• _Entries shown_
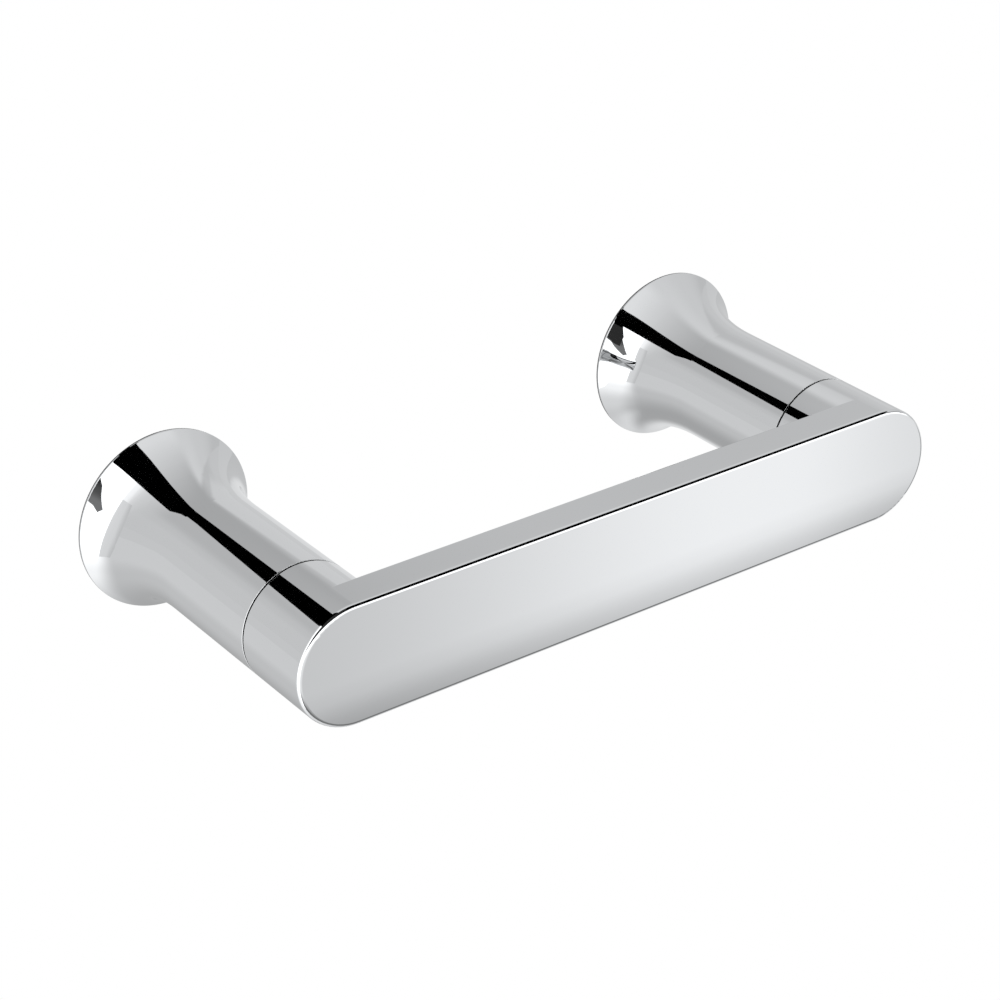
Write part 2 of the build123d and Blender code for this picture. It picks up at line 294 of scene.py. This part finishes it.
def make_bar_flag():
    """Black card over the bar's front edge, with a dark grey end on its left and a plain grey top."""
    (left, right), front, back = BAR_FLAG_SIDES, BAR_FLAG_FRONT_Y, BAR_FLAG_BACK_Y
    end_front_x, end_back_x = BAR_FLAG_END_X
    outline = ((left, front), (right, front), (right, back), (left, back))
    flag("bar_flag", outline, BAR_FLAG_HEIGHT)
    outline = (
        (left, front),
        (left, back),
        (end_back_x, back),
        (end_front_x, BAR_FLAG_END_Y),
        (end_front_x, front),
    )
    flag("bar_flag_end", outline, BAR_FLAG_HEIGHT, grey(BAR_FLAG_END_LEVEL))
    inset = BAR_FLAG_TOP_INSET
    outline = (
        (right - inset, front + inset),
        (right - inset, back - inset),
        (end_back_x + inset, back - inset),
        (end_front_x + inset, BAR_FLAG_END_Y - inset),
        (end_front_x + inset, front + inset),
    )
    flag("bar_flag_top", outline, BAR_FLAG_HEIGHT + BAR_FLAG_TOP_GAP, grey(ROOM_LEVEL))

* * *

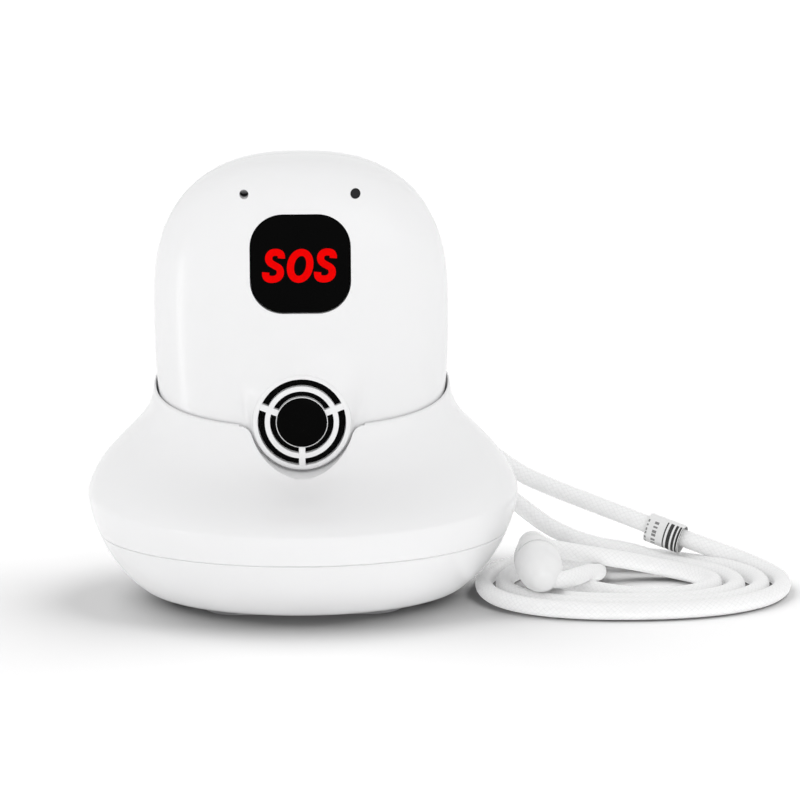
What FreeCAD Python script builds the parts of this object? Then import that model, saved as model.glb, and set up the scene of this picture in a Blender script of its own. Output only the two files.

==

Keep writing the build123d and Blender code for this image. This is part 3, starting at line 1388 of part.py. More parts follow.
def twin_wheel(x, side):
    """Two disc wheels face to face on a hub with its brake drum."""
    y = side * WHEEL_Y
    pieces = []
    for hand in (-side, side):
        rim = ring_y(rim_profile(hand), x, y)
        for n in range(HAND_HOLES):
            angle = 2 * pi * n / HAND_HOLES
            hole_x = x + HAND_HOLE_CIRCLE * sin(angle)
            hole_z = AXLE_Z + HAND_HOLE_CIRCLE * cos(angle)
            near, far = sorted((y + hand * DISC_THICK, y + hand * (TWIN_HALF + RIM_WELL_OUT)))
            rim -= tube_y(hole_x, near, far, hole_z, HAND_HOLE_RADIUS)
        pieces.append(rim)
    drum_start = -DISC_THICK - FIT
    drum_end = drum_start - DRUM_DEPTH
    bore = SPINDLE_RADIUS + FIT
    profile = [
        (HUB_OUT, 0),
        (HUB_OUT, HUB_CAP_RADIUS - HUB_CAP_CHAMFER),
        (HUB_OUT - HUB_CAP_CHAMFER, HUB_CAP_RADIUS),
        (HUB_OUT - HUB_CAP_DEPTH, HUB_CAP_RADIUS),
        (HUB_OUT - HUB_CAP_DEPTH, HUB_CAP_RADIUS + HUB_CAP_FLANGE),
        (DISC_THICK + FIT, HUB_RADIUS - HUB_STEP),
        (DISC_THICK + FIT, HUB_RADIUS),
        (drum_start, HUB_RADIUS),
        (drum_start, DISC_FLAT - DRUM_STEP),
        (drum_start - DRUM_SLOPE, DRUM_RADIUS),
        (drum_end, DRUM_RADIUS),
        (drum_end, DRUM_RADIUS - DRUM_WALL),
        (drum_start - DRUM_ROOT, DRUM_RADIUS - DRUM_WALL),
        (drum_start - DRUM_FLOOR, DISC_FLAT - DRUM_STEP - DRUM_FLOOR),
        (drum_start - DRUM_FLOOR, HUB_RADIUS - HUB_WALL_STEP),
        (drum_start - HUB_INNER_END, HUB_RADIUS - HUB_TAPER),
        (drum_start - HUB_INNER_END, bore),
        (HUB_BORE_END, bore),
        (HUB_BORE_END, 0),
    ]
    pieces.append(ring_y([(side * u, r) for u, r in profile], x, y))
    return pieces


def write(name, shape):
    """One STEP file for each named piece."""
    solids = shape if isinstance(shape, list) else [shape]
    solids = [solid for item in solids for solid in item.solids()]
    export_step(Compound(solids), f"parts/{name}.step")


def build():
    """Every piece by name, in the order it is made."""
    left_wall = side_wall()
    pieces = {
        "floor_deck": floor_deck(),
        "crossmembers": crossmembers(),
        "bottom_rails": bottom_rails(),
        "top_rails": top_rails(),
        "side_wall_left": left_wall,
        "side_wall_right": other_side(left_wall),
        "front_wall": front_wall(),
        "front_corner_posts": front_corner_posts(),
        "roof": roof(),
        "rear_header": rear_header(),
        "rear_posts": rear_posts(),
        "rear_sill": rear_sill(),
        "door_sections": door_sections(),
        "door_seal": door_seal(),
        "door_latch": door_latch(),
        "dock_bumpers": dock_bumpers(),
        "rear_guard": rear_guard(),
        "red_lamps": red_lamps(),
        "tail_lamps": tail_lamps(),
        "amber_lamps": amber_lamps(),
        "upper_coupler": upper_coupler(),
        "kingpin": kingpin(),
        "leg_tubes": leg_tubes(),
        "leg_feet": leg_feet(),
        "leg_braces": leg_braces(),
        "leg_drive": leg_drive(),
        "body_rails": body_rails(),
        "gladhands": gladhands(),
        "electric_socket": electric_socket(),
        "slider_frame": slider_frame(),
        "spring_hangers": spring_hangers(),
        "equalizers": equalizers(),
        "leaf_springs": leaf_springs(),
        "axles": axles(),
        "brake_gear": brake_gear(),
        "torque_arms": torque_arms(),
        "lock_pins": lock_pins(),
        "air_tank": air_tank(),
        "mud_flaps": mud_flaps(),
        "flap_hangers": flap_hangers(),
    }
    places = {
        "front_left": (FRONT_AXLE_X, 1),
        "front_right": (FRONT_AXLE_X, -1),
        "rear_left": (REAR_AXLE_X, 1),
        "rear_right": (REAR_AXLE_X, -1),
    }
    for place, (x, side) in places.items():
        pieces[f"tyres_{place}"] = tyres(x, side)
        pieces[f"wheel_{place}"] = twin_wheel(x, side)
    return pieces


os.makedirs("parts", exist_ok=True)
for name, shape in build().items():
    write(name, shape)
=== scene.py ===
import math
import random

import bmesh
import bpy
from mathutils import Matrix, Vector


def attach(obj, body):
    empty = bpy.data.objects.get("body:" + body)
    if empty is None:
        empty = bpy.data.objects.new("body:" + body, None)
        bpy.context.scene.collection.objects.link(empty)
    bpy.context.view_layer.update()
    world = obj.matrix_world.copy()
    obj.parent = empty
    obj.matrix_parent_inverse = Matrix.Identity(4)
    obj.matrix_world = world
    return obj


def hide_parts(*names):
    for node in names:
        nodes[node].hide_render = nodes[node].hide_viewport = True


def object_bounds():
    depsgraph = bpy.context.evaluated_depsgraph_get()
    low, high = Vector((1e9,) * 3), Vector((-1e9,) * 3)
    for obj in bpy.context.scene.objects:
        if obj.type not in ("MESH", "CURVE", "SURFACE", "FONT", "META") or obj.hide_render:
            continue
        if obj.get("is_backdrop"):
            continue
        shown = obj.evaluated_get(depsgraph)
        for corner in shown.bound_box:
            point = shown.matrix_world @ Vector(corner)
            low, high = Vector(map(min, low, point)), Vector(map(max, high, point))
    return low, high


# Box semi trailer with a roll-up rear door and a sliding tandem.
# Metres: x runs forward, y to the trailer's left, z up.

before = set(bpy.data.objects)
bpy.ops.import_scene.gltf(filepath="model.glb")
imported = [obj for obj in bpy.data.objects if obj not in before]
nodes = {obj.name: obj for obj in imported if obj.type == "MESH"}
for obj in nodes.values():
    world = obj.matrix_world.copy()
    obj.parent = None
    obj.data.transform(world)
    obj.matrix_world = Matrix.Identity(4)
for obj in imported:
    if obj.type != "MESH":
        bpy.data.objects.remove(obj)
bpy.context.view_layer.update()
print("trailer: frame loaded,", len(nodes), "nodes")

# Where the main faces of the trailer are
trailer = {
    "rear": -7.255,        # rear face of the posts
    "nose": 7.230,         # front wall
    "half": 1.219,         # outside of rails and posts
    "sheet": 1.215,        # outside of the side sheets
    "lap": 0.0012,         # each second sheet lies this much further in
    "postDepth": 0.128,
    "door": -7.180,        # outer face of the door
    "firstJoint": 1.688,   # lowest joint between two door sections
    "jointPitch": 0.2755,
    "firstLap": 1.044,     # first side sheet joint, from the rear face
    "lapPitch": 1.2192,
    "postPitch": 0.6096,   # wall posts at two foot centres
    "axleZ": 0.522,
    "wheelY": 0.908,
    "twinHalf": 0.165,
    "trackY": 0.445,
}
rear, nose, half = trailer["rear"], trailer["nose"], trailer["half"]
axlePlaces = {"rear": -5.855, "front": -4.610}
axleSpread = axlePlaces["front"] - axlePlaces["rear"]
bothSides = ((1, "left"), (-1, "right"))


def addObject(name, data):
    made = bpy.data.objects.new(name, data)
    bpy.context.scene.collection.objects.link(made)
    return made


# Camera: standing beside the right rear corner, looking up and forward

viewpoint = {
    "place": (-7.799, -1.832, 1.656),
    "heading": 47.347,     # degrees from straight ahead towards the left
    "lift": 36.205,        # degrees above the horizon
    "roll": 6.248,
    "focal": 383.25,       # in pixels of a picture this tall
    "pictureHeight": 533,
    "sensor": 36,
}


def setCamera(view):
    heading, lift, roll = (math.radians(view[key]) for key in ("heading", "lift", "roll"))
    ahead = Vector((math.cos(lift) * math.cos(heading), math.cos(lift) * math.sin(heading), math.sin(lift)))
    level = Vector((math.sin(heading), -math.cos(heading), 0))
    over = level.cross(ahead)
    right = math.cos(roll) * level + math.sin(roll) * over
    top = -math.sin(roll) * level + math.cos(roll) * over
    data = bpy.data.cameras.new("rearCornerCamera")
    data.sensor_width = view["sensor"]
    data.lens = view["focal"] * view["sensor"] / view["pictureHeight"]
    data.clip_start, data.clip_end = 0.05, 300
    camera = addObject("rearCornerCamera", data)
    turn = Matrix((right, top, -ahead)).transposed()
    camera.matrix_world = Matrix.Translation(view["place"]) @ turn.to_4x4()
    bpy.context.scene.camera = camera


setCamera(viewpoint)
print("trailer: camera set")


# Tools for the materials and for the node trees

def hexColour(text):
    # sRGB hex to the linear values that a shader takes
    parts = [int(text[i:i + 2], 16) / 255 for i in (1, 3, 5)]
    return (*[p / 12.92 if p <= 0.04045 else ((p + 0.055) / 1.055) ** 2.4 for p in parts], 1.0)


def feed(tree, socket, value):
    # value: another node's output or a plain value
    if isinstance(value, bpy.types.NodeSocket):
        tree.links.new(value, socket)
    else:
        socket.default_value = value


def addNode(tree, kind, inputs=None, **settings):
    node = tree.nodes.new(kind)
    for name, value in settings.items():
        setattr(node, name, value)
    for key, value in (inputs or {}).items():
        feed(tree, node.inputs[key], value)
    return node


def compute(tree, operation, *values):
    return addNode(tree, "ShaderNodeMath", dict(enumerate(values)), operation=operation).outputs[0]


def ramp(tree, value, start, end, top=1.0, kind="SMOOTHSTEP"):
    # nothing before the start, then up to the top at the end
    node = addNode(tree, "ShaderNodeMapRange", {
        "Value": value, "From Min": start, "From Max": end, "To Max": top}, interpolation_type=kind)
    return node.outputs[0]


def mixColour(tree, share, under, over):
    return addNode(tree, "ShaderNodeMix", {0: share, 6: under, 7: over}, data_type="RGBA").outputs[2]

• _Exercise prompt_
Only the number is wanted: how many lines of these entries contain the string "that"?

• _Task response_
2